Some women, seeing him arrive, would deliberately plant the rice seedlings sloppily, to see whether he'd take any notice. He was a cadre, of course he took notice, but-his face utterly expressionless-he'd say something like "Careful with your planting," then walk on without pausing. Another woman, seeing him approach, deliberately tripped over and scattered the basket of tea leaves on her shoulders all over the ground, crying out in pain to see whether he'd help her out. He was a cadre, of course he'd help her out, but poker-faced as ever he just lent a hand gathering the tea back into the basket, hoisted it onto her shoulder, then walked on.
He had no sense that there was someone still lying on the ground, still wiping her tears, that this was something of greater importance than tea leaves. He just said "Sorry, got to go"-this was not nearly enough, not by a long shot. Neither did he have any sense that, when women wore clothes more flowery than usual and stuck more cassia or peach-blossom flowers into their hair, this had anything to do with him.

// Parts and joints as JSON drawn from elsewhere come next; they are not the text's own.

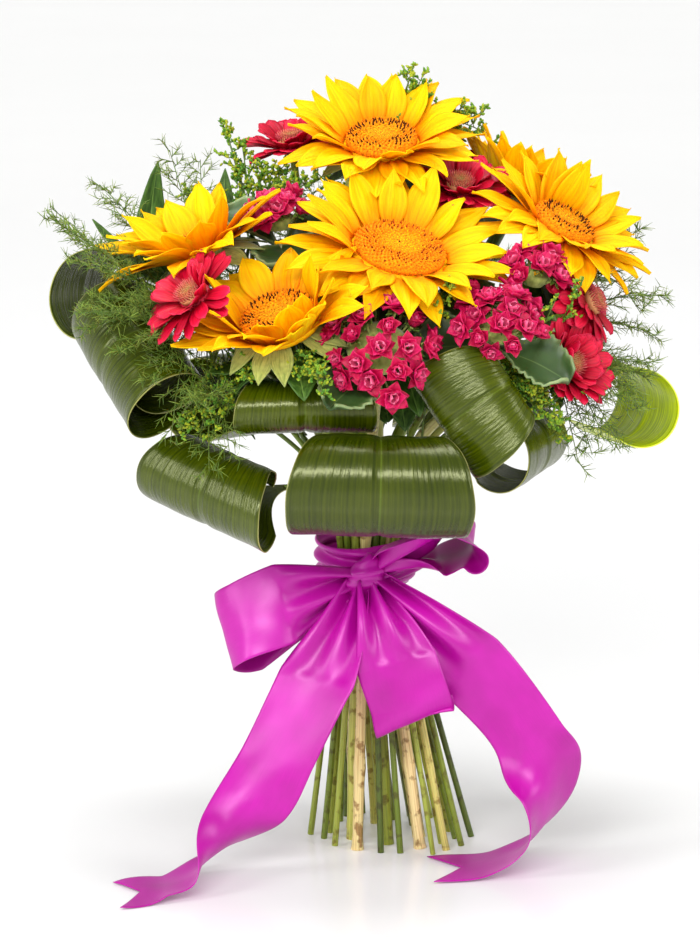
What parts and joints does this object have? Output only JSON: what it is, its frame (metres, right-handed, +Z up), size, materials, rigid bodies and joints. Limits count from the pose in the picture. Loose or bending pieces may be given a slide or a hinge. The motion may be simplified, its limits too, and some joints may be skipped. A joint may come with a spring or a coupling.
{
  "type": "mixed flower bouquet",
  "caption": "Hand-tied bouquet of sunflowers, mini gerberas and pink florets in a collar of folded leaves, tied with a satin bow and standing on its splayed cut stems.",
  "frame": {"origin": "on the floor, under the middle of the whole bouquet", "axes": "+Z up along the bundle of stems, -Y towards the side that faces the viewer, with the bow"},
  "size_m": [0.3866, 0.3128, 0.4809],
  "materials": {
    "twine": "matte natural twine",
    "ribbon_satin": "satin magenta",
    "leaf_green": "waxy glossy dark green leaf",
    "succulent_leaf": "matt grey-green fleshy leaf",
    "floret_pink": "soft pink petals",
    "goldenrod_green": "matt yellow-green buds",
    "fern_green": "matt green needles",
    "stem_green": "semi-matt green stem",
    "sunflower_disc": "matt velvety florets",
    "sunflower_petal": "soft matt yellow petals",
    "gerbera_disc": "matt coral florets",
    "gerbera_petal": "soft crimson petals"
  },
  "bodies": {
    "root": {"binding_twine": "twine", "fern_back": "fern_green", "fern_left": "fern_green", "fern_right": "fern_green", "gerbera_back_disc": "gerbera_disc", "gerbera_back_petals": "gerbera_petal", "gerbera_back_stem": "stem_green", "gerbera_left_disc": "gerbera_disc", "gerbera_left_petals": "gerbera_petal", "gerbera_left_stem": "stem_green", "gerbera_low_right_disc": "gerbera_disc", "gerbera_low_right_petals": "gerbera_petal", "gerbera_low_right_stem": "stem_green", "gerbera_right_disc": "gerbera_disc", "gerbera_right_petals": "gerbera_petal", "gerbera_right_stem": "stem_green", "gerbera_top_left_disc": "gerbera_disc", "gerbera_top_left_petals": "gerbera_petal", "gerbera_top_left_stem": "stem_green", "gerbera_top_right_disc": "gerbera_disc", "gerbera_top_right_petals": "gerbera_petal", "gerbera_top_right_stem": "stem_green", "goldenrod_left": "goldenrod_green", "goldenrod_right": "goldenrod_green", "goldenrod_top": "goldenrod_green", "kalanchoe_front_florets": "floret_pink", "kalanchoe_front_leaves": "succulent_leaf", "kalanchoe_left_florets": "floret_pink", "kalanchoe_left_leaves": "succulent_leaf", "kalanchoe_right_florets": "floret_pink", "kalanchoe_right_leaves": "succulent_leaf", "leaf_back_left": "leaf_green", "leaf_back_right": "leaf_green", "leaf_front_low": "leaf_green", "leaf_front_middle": "leaf_green", "leaf_left_back": "leaf_green", "leaf_left_low": "leaf_green", "leaf_left_wide": "leaf_green", "leaf_right_low": "leaf_green", "leaf_right_slant": "leaf_green", "leaf_right_wide": "leaf_green", "ribbon_bow": "ribbon_satin", "sunflower_front_disc": "sunflower_disc", "sunflower_front_petals": "sunflower_petal", "sunflower_front_stem": "stem_green", "sunflower_left_disc": "sunflower_disc", "sunflower_left_petals": "sunflower_petal", "sunflower_left_stem": "stem_green", "sunflower_low_left_disc": "sunflower_disc", "sunflower_low_left_petals": "sunflower_petal", "sunflower_low_left_stem": "stem_green", "sunflower_right_back_disc": "sunflower_disc", "sunflower_right_back_petals": "sunflower_petal", "sunflower_right_back_stem": "stem_green", "sunflower_right_disc": "sunflower_disc", "sunflower_right_petals": "sunflower_petal", "sunflower_right_stem": "stem_green", "sunflower_top_disc": "sunflower_disc", "sunflower_top_petals": "sunflower_petal", "sunflower_top_stem": "stem_green"}
  },
  "joints": []
}
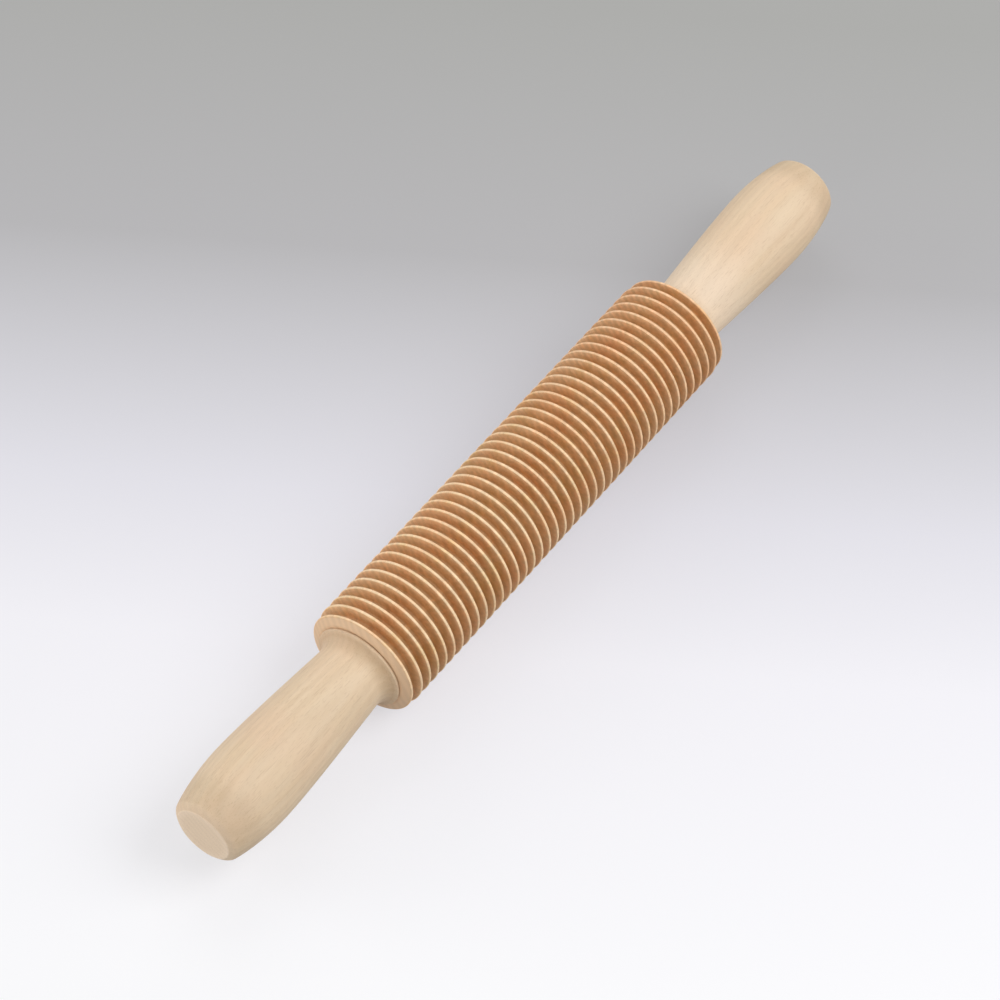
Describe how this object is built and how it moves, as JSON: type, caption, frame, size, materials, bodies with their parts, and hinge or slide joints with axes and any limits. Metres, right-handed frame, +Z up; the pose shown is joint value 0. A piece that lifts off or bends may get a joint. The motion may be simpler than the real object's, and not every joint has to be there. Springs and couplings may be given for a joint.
{
  "type": "pasta cutter rolling pin",
  "caption": "Wooden rolling pin with a ringed barrel that cuts rolled dough into noodles, spinning on a steel axle between two turned handles.",
  "frame": {"origin": "centre of the barrel, on the axis that it spins on", "axes": "+X along the pin towards handle_right, +Z up with the pin lying level; the pin is round about X"},
  "size_m": [0.3706, 0.045, 0.045],
  "materials": {
    "barrel_wood": "bare turned beech, matt, darker in the grooves",
    "handle_wood": "bare sanded pale wood, matt, fine straight grain",
    "steel": "drawn bar, satin",
    "nylon": "turned natural nylon"
  },
  "bodies": {
    "handles": {"handle_left": "handle_wood", "handle_right": "handle_wood", "axle_rod": "steel", "thrust_washer_left": "steel", "thrust_washer_right": "steel"},
    "barrel": {"roller_barrel": "barrel_wood", "bush_left": "nylon", "bush_right": "nylon"}
  },
  "joints": [
    {"name": "barrel_spin", "type": "hinge", "parent": "handles", "child": "barrel", "pos_m": [0, 0, 0], "axis": [1, 0, 0], "continuous": true}
  ]
}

"Use your eyes, can't you?" The women became less and less tolerant, and more and more indignant toward his cold arrogance. After a few of the locals had sought out Fucha's mother to ask about marriage and been brusquely rebuffed by Fucha, this indignation gradually took on collective proportions, spreading out from Maqiao to its environs, and became a common topic of conversation throughout the mass of unmarried girls in the area. Somethimes, when they met each other at the market, or at some mass meeting in the commune, there'd be times when they couldn't help huddling around to share their hatred of the enemy, to bad-mouth his flute, his huqin, his milky-white skin. They'd say Maqiao already had one Red-flower Daddy with Uncle Luo, looked like it had a second generation Red-flower Daddy now-no, more likely it'd produced a eunuch the emperor didn't want. They reveled in their outbursts of venom, laughed till the tears fell.